Viele Spinnangler benutzen gerne geflochtene Schnüre für ihre Angeltechnik. Diese hat dabei zahlreiche Vorteile gegenüber monofiler Schnur, aber auch den Nachteil, dass sie unter der Wasseroberfläche gut sichtbar ist und der Kunstköder so enttarnt wird. Die Folge sind Nachläufer und Fehlbisse. Mit einem mindestens 50 cm langen Vorfach aus Fluorocarbon tanzt der Köder hingegen unverdächtig durchs Wasser.

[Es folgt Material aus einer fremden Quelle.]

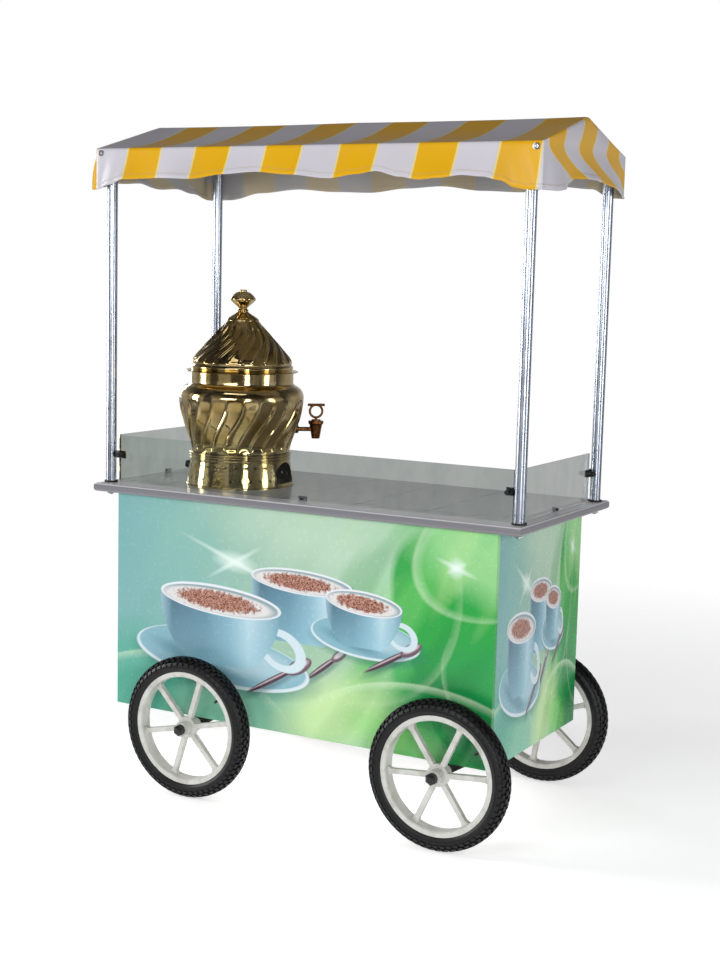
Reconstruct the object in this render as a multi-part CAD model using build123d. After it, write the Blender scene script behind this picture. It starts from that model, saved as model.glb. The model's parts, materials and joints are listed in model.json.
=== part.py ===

Besonders Döbel und Barsche reagieren oft sehr misstrauisch auf geflochtene Schnur. Bei einem Vergleichsangeln mit einem Freund fing ich mit dem unsichtbaren Vorfach deutlich besser als er mit durchgehend geflochtener Schnur. Für Döbel, Barsche und Zander empfehle ich 0,20 bis 0,30 mm starkes Fluorocarbon als Vorfach. Gerade in klaren, flachen Teichen, die häufig einen guten Hechtbestand haben, kann ein Stahlvorfach die grünen Räuber abschrecken. Auch wenn Fluorocarbon nicht absolut beißfest ist, so ist die Gefahr eines Abrisses doch eher gering. Auf jeden Fall ist das Material deutlich sicherer als herkömmliches Monofil. Ein 0,45 mm starkes Vorfach sollte es dann aber schon sein.